What about charging? The Type 2 plug-in point is mounted in a hidden section of the ‘grille’. The Kona Electric’s charging capacity is a high 100kW, and a DC fast-charger running at this output will juice the batteries from functionally empty (all usable charge depleted) to 80 per cent in 54 minutes. The final 20 per cent takes longer, like topping off a glass of water.
Remember also that if time is tight, a 15-minute 100kW DC charge, if you find one, is still going to give you somewhere around 100km of added range to tide you over. You don’t always need to charge it right up, in other words.
We should mention that a commonly used public 50kW-capable fast charger will get you to 80 per cent in 75 minutes instead of 54, according to Hyundai’s data. There are plenty of these chargers in the network, though they’re being scaled up.
You can also buy a Hyundai wall-box charger for $2000 fitted, running off your house’s AC power and stowed in your garage, with a maximum charging rate of 7.2kW. This means you can charge the car overnight with the supplied cable in about 9.5 hours from nil to full. Just don’t forget to plug in when you get home from the office.
Dynamically speaking, all that weight mounted down low helps body control and tempers the higher roll axis, while the brake-regeneration system helps transfer weight over the front when you lift off, really adding some agility to the equation. It also irons out sharp inputs and corrugations pretty well, too. Comfortable yet nimble.
As with every other Hyundai passenger car and SUV, the Kona Electric received a number of Australia-specific suspension changes based on local engineering tests. The group claims to have cycled through 37 damper designs and six different spring/anti-roll bar combos.
There are questions over the Nexen low-rolling-resistance tyres, though, in terms of both road noise suppression and grip. Granted, we were on coarse-chip surfaces, and the lack of any engine noise obviously amplifies other sounds, but there was clearly some intrusion there.

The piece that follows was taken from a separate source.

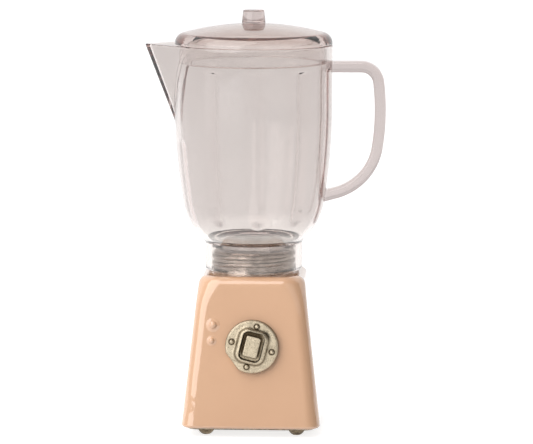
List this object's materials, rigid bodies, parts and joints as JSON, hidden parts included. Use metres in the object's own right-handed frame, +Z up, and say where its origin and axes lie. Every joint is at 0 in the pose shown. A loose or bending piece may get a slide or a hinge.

Stylistically, well that’s subjective. To stand apart from its petrol-fired siblings, the Kona Electric has a closed grille incorporating the charge point, active air flaps in the front bumper, a more aero-friendly rear bumper, 17-inch alloy wheels, more cladding and standard roof rails.
Though it offers the marketing allure of a small crossover body style, at just 4180mm long it's shorter than either the Leaf or Ioniq, and its 332L boot is smaller than both as well.
Inside, compared to the regular Kona, the Electric has a new digital instrument cluster and centre screen surround, a slicker climate-control panel and a reworked area where the transmission tunnel would usually reside, incorporating buttons controlling the shift-by-wire set-up, and more storage. The Nexo hydrogen fuel-cell crossover inspired the look.
It still feels built to a price, though, because while the build quality is good, some of the plastic trims feel a little… Mainstream. In fairness, most of the extra cost went to the battery pack, which based on standard $250 per kWh industry pricing data costs about $16,000. Hyundai had to save its pennies somewhere, in other words.
Befitting the Kona Electric's status as range flagship, both versions are equipped with Hyundai's full range of SmartSense active safety tech including: camera/radar collision alert and AEB, blind-spot monitoring, driver-attention alert, lane-keeping/centring assist, active cruise control and rear cross-traffic alert. Naturally, it has a five-star ANCAP crash rating (2017).
Other standard fare on the Elite includes: an 8.0-inch screen with sat-nav, Apple CarPlay and Android Auto, leather seats, proximity key with button start, climate control, rain-sensing wipers, an Infinity premium audio and digital radio.
The $4500 pricier Kona Electric Highlander grade adds: front parking sensors, LED headlights/tail-lights (how isn't this a standard feature?), high-beam assist, a sunroof, heated/ventilated front seats, a heated steering wheel, a dinky flip-up glass head-up display and a Qi standard wireless phone charging pad.
There are six colours (Galactic Grey, Phantom Black, Ceramic Blue, Pulse Red, Lake Silver and Chalk White), and you can ditch the glass sunroof in favour of a two-tone roof colour on the Highlander models, though headroom with it is actually decent enough.
The Kona Electric also comes with Hyundai Auto Link Premium SIM, a smartphone app that integrates with the car's ECU.
You can look at basic vehicle data like efficiency, driving history, vehicle health, weather and battery status etc. You can also locate your car, log your trips and book a service through the interface, and remotely lock or unlock the car and turn on the hazard lights, horn and climate control.
In terms of running costs, the Kona Electric's servicing intervals are 12 months or 15,000km (whichever comes first), and each of the first five visits is currently capped at $165 a pop. The regular Hyundai warranty is five years, but the battery-pack warranty is eight years/160,000km.
So, to conclude. It's inescapable that the barrier to entry remains steep. The Kona Electric's price is $21,000 more than the Kona Highlander petrol and the price of a fully specified diesel Santa Fe seven-seater.
Anyone making a purely economic argument for EV in Australia at this early stage, without transitional subsidies, has a battle on their hands…
But in a world where people purchased the first plasma-screen TVs for $10,000 and line up all night for the latest iPhone, there will be scope for anything that does something better. Tesla's marketing (for all its production flaws) has proven this point.
So, consider the Kona Electric as the fledgling EV market's proverbial 'clubhouse leader' at the segment's more affordable end, even if that only equates to a few hundred buyers this year.
Hyundai is overall to be commended for being at the leading edge, and should benefit from this position in the years ahead.